Records shown
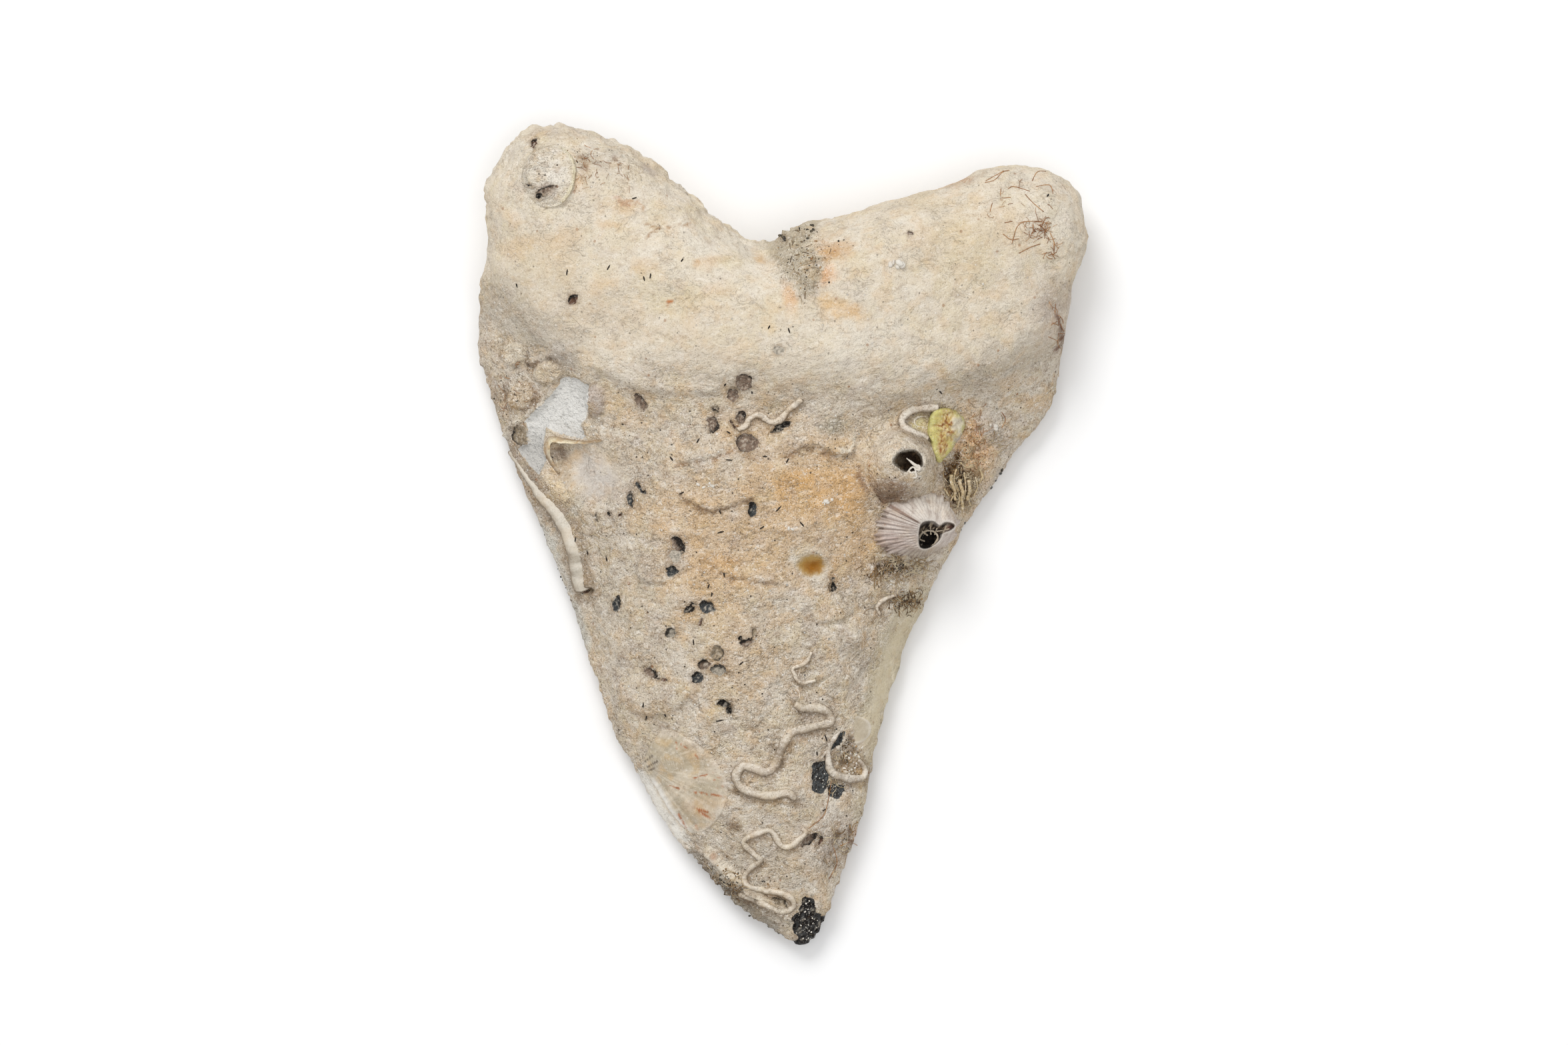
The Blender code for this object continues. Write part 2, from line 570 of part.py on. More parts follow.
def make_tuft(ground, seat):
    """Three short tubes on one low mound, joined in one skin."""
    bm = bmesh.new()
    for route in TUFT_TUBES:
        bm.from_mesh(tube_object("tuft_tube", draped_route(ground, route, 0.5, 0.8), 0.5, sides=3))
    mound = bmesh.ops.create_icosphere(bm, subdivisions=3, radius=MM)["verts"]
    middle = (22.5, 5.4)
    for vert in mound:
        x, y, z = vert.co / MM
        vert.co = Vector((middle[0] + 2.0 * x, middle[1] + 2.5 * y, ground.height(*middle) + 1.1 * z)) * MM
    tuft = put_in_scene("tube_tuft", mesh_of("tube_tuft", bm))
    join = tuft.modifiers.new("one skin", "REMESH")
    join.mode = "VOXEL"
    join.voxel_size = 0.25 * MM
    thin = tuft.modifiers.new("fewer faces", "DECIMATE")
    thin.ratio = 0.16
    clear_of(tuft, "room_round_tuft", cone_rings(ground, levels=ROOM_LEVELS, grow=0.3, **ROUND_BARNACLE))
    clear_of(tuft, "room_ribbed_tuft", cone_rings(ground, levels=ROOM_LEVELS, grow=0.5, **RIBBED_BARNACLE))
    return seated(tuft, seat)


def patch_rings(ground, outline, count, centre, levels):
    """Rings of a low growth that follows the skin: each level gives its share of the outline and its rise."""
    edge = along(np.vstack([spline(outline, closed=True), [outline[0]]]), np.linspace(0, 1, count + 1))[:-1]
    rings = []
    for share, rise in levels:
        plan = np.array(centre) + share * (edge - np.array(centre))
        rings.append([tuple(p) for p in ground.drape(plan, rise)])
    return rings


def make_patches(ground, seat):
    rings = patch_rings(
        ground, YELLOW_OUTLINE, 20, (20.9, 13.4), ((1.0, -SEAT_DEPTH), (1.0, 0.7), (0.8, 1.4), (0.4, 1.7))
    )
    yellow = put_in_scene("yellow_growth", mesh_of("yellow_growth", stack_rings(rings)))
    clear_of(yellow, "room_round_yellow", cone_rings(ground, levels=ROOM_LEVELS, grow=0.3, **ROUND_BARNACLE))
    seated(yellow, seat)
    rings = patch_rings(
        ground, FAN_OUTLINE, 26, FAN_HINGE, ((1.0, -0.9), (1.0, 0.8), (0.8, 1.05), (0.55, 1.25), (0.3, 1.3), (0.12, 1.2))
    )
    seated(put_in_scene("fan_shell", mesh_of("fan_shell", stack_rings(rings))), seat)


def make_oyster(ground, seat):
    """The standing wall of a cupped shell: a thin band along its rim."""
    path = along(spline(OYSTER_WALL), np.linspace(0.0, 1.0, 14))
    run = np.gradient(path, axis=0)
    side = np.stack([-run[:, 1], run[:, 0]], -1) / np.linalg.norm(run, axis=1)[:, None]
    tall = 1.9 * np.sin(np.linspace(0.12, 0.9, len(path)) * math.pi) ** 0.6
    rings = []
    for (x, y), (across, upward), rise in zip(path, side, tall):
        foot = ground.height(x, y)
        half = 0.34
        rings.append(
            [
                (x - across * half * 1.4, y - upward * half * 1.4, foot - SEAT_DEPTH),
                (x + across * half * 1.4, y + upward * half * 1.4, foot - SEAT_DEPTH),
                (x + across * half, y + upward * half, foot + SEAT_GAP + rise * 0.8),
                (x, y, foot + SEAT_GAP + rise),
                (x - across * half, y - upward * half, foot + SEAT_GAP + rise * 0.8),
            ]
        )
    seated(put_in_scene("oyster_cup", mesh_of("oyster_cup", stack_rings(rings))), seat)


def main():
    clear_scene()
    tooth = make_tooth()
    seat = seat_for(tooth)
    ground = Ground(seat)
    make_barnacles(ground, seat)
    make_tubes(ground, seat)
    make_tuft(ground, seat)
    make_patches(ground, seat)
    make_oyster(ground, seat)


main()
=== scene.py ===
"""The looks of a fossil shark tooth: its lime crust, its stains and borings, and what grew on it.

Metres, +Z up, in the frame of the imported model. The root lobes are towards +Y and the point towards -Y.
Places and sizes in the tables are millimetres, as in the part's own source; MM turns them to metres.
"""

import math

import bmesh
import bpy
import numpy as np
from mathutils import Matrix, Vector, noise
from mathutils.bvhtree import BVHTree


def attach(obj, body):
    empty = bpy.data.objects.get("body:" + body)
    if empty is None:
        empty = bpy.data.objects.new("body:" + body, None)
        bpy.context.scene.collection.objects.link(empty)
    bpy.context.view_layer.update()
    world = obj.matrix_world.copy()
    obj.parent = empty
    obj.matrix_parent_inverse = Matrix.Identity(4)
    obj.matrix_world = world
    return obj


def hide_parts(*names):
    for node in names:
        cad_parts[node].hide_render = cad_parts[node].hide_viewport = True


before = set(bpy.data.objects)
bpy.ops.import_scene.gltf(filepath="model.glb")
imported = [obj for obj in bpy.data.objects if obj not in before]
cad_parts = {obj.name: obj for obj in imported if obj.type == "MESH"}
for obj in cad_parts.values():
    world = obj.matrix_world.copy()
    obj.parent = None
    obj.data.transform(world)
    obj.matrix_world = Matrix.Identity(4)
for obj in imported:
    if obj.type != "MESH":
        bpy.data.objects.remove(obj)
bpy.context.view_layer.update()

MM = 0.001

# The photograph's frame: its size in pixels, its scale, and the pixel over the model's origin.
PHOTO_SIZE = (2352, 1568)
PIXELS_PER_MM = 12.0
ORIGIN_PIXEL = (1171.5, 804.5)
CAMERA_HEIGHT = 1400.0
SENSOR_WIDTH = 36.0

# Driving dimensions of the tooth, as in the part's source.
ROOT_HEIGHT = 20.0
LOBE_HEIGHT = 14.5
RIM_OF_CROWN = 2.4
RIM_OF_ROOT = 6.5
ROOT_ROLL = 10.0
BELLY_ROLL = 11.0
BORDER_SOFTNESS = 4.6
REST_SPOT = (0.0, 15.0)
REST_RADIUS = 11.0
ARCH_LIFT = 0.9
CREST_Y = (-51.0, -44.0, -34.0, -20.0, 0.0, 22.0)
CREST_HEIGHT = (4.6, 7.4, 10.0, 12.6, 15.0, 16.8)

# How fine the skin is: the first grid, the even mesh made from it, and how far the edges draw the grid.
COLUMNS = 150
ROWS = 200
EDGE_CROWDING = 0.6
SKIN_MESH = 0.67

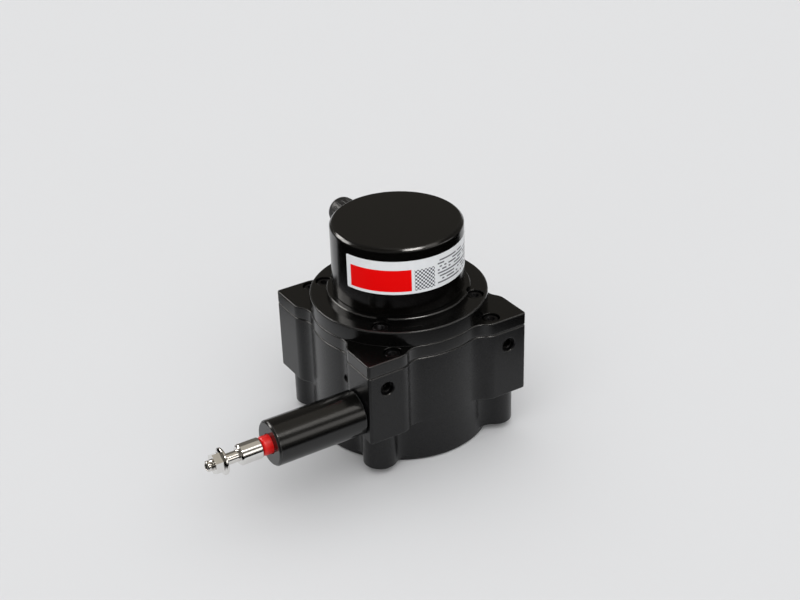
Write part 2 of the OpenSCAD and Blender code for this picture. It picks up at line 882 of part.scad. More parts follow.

Exercise
Wherever the word "data" occurs in a line of the listing, copy that line.

Final answer
    empty = bpy.data.objects.get("body:" + body)
        empty = bpy.data.objects.new("body:" + body, None)
before = set(bpy.data.objects)
imported = [obj for obj in bpy.data.objects if obj not in before]
    obj.data.transform(world)
        bpy.data.objects.remove(obj)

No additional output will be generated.